With a little practice, most of us can manage this level of play. It isn’t that hard to be clever in 17 syllables. But that is only the first level of the art. There is more to writing haiku.

The best haiku reach a level of “profound play,” meaning that they say something significant while appearing to say almost nothing. This is the sweet spot of haiku. It’s not so much a joke as a “cheat”—a little bit of word magic in 17 syllables that shouldn’t be possible … but is.

It’s like when a magician performs a convincing illusion. Our first response is pure wonder: “That’s impossible!” A moment later, we want to see the trick again. In the same way, when a haiku works, the reader finishes it and immediately begins to ponder “how it was done.”

The best haiku feel effortless, as if they had slipped right out in conversation and inadvertently hit the mark. They rarely show any trace of conscious deliberation. This is an illusion of course … like the magician’s trick that “looks easy” even though it is nothing of the sort.

That being said, once we have fully imprinted the 5-7-5 syllable form upon our minds, haiku sometimes do come out perfect right on the spot. The trick, always, is to make them look that way, even if we have worked on them for hours or days or weeks.

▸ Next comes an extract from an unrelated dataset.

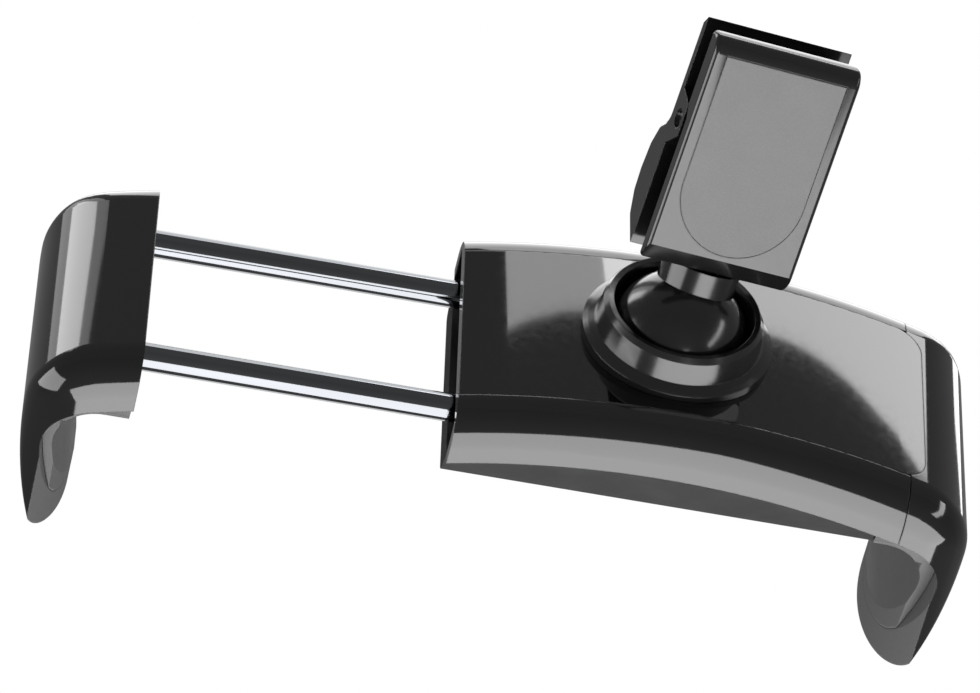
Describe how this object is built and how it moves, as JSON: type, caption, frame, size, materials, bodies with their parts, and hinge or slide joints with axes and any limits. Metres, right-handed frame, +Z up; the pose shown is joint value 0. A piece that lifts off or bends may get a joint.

A note on butterflies: In Haiku World: An International Poetry Almanac, William J. Higginson writes: “What we call a ‘butterfly’ is only the final stage in the life cycle of an individual organism of the order Lepidoptera, which includes both butterflies and moths. But it is the most visible and aesthetically pleasing stage. Generally, butterflies fly by day and moths by night.” Although many species of butterfly appear in summer—and some in autumn or even winter—the word “butterfly” used alone in a haiku always refers to spring. Among countless butterfly haiku written over the centuries, the most famous is by Arakida Moritake (1473–1549):

A fallen blossom
returned to the branch? But no …
it’s a butterfly!

The poem offers readers a temporary moment of visual confusion that resolves itself in wonder.